All because of its hostile, hostage-taking approach to politics. Because the tea party can’t compromise or give ground, they’re tantamount to economic terrorists.

Oh, whoops. Forget that. That’s what we would hear if the tea party and conservative activists were as effective and demanding as Kshama Sawant, the socialist member of the Seattle City Council.

In case you haven’t been observing the machinations of a city tumbling toward progressive utopianism, here’s a short refresher: After winning a surprising election last fall, Sawant and her big union allies have demanded that Seattle raise its minimum wage to $15 an hour. Sawant, seizing the issue with all her might, threatened to take the proposal before voters in the fall if the council didn’t acquiesce to her rabid demands.

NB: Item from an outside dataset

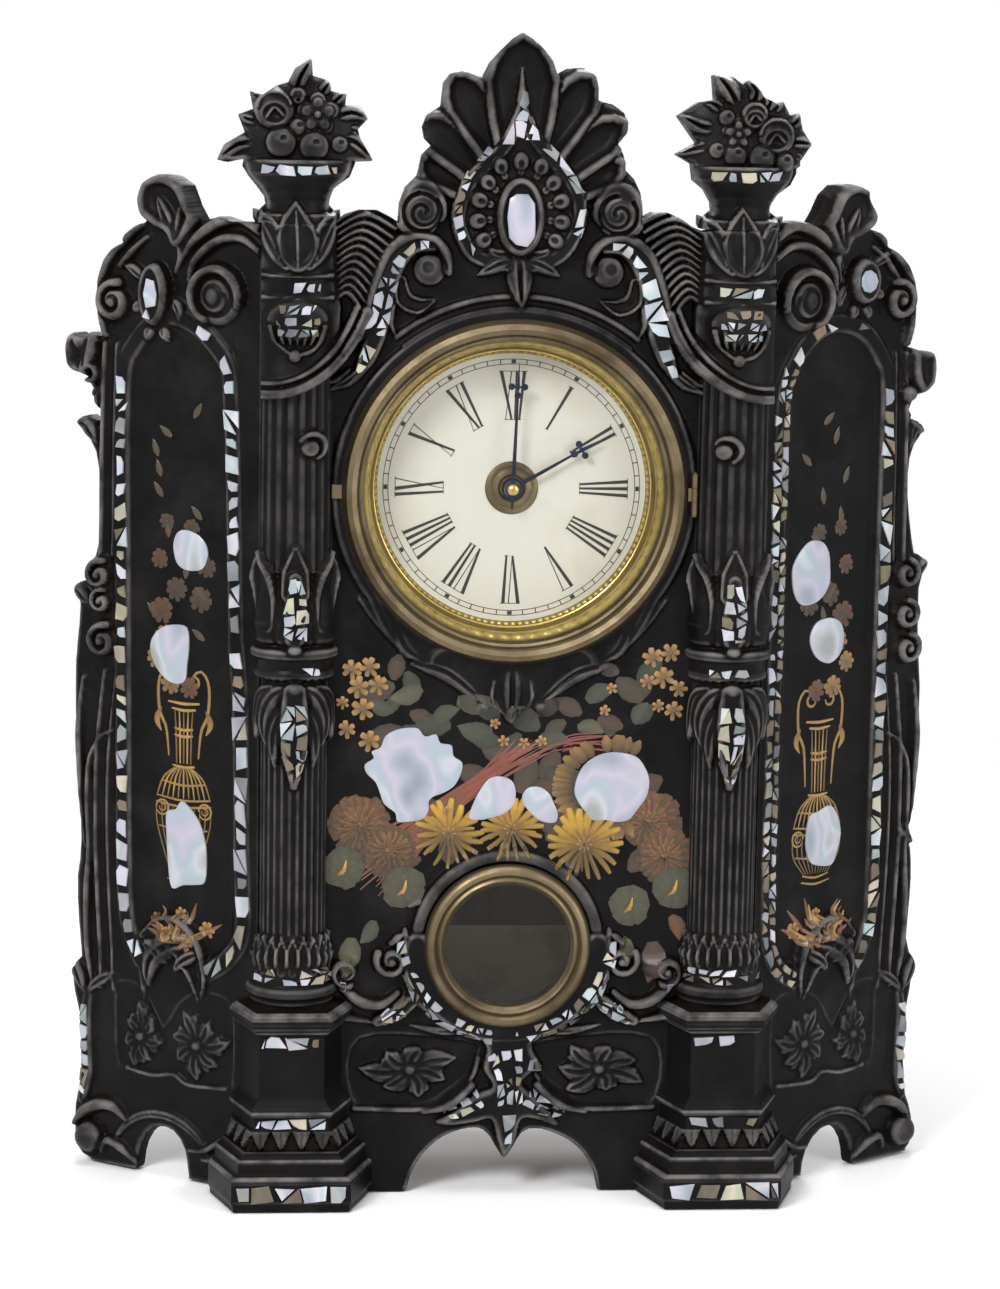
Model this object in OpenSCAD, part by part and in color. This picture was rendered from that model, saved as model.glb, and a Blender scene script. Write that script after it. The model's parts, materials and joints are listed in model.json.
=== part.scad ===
// Cast iron shelf clock with a bowed front, brass door, pendulum window and spring movement.
// +Z is up, the front faces -Y, and z = 0 is the shelf. Sizes are in millimetres.
// Depths are counted backwards from the front face of the flat field, unless a comment says otherwise.

/* [Front casting] */
// Wall thickness of the casting
front_t = 5; // [4:0.5:6]
// Angle by which each side wing turns back from the flat field
wing_angle = 33.5; // [28:0.5:38]
// Projection of the pedestals in front of the field
plinth_d = 28; // [25:0.5:32]
// Height of the pedestals
plinth_h = 95; // [90:1:100]
// Radius of the fluted column shafts
column_r = 15; // [14:0.5:16]
// Clear width between the door rim and a column, where the hinge stands
hinge_gap = 5; // [5:0.25:7]
// Height of the crest above the top of the door
crest_h = 124; // [118:1:130]
// Height of the shoulders above the top of the door
shoulder_h = 40; // [36:1:44]

/* [Door and dial] */
// Outer radius of the brass door rim
bezel_r = 76.5; // [72:0.5:80]
// Height of the dial centre above the shelf
dial_z = 319.5; // [314:0.5:326]
// Projection of the door rim in front of the field
bezel_h = 10; // [8:0.5:11]
// Thickness of the door and window glass
glass_t = 2; // [1.5:0.5:3]
// Depth of the dial face behind the field
dial_y = 17; // [16:0.5:19]
// Thickness of the dial plate
dial_t = 1; // [0.5:0.5:1.5]
// Length of the minute hand from the arbor to its tip
minute_len = 57; // [50:1:58]
// Length of the hour hand from the arbor to its tip
hour_len = 44; // [36:1:48]

/* [Pendulum window] */
// Outer radius of the brass window ring
window_r = 36.3; // [33:0.1:39]
// Height of the window centre above the shelf
window_z = 116; // [113:1:119]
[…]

Mayor Ed Murray, a supporter of big government edicts himself, more or less agreed, but worked with union and business leaders to craft a proposal to raise the wage through a multi-year process.

It wasn’t good enough for Sawant, who decried the multi-year slide into the higher wage as a handout for big business and evidence of crony capitalism in the northwest’s Emerald City.

Sawant’s rise in Washington politics is an historic one, to be sure. She’s the only avowed socialist serving at any level of government in the country. That’s notable.

Yet, onlookers might not be able to help noticing similarities in Sawant and the rapid onset of the tea party in 2009 and 2010. Like Sawant, the tea party stormed to power in response to less-than-favorable policies of the ruling class. Sawant and the tea party used similar tactics and rhetoric, and both simply wouldn’t stop until their respective adversaries made some concessions.

Notable, too, is the differing media and political reactions to the tea party and Sawant.

During a fight over a debt limit vote in 2011, Vice President Joe Biden reportedly suggested tea party-backed Republicans, who sought steep cuts in government spending, acted like terrorists during budget negotiations. CNN’s Fareed Zakaria, never one to pull punches, echoed that sentiment on his TV show.

In another Capitol Hill bout, this one over Obamacare, Senate Majority Leader Harry Reid of Nevada said that tea partyers acted like hostage-takers.

Through the past few years, Democrats have repeated similar claims, suggesting the Republicans are willing to crash the American economy and threaten the good faith and credit of the United States if GOP lawmakers don’t get their way.

So it is with Sawant and her city, too. The media, though, haven’t really seemed to notice.

Seattle Times opinionator Johnathon Martin recently praised Sawant for her ability to strike quickly and effectively. He correctly explains that Sawant, a political upstart, has shined because of her organizing acumen.

In his love letter, though, Martin failed to mention that upping the minimum wage to $15 an hour overnight, as Sawant seeks, comes with risks — big ones. Slate business and economics writer Jordan Weismann, a fan of raising the minimum wage, suggested in a recent piece that Sawant’s plan could crash Seattle’s economy.

“If it succeeds, it could mean a profound shift in how we think about worker pay,” Weismann wrote. “If not, Seattle will have taken out the idea for a test drive. Better that one city’s job market crash than a whole country’s.”

Well, yes.

EXPLAIN: Vox’s head explainer wants you to be excited for the Seattle wage experiment.

The head explainer over at Vox, Ezra Klein, went so far as to say that minimum wage “haters” should watch the Seattle process with excitement, suggesting it could provide strong evidence for the rest of the country.

Nevertheless, this will be a good test,” Klein wrote. “Both supporters and opponents of a higher minimum wage should be eager to see how it comes out.”

As a quick aside, I’m eagerly awaiting Klein’s brainy explanation as to why this experiment was a good one to the workers who will have lost their jobs when this is all over.

Perhaps the only real rebuke — if you want to call it that — of the plan came from the Seattle Times editorial board. The paper trained its fire on Murray, not Sawant, and said that the City Council should ease Seattle into the new wage.

Notice a trend? In the days following Murray’s May 1 announcement that he would push for the higher wage floor, Sawant escaped unscathed in the media, despite her overly aggressive hostage-taking tactics. Many in the media, including Klein, have rushed to endorse the high wage and give the city glowing coverage.

While the media is certainly in Sawant’s corner, she boasts one fan on the other side of the political spectrum: Freedom Foundation labor analyst Max Nelson.

Nelson’s fandom of Sawant isn’t for her ideological positions and socialist values. He’s diametrically opposed to nearly everything the City Council member believes.

He is, though, impressed by Sawant’s moxie and commitment to her platform.

“They are playing hardball politics, firing up their grassroots and using the issue to try and build a movement,” Nelson told Northwest Watchdog about Sawant and her group, $15 Now. “Sure, they irritate the heck out of the City Council, which resents being boxed in, but it’s working.”

“I would be thrilled if the tea party was this effective,” he said.

Maybe if the tea party had the media in its back pocket, it could be.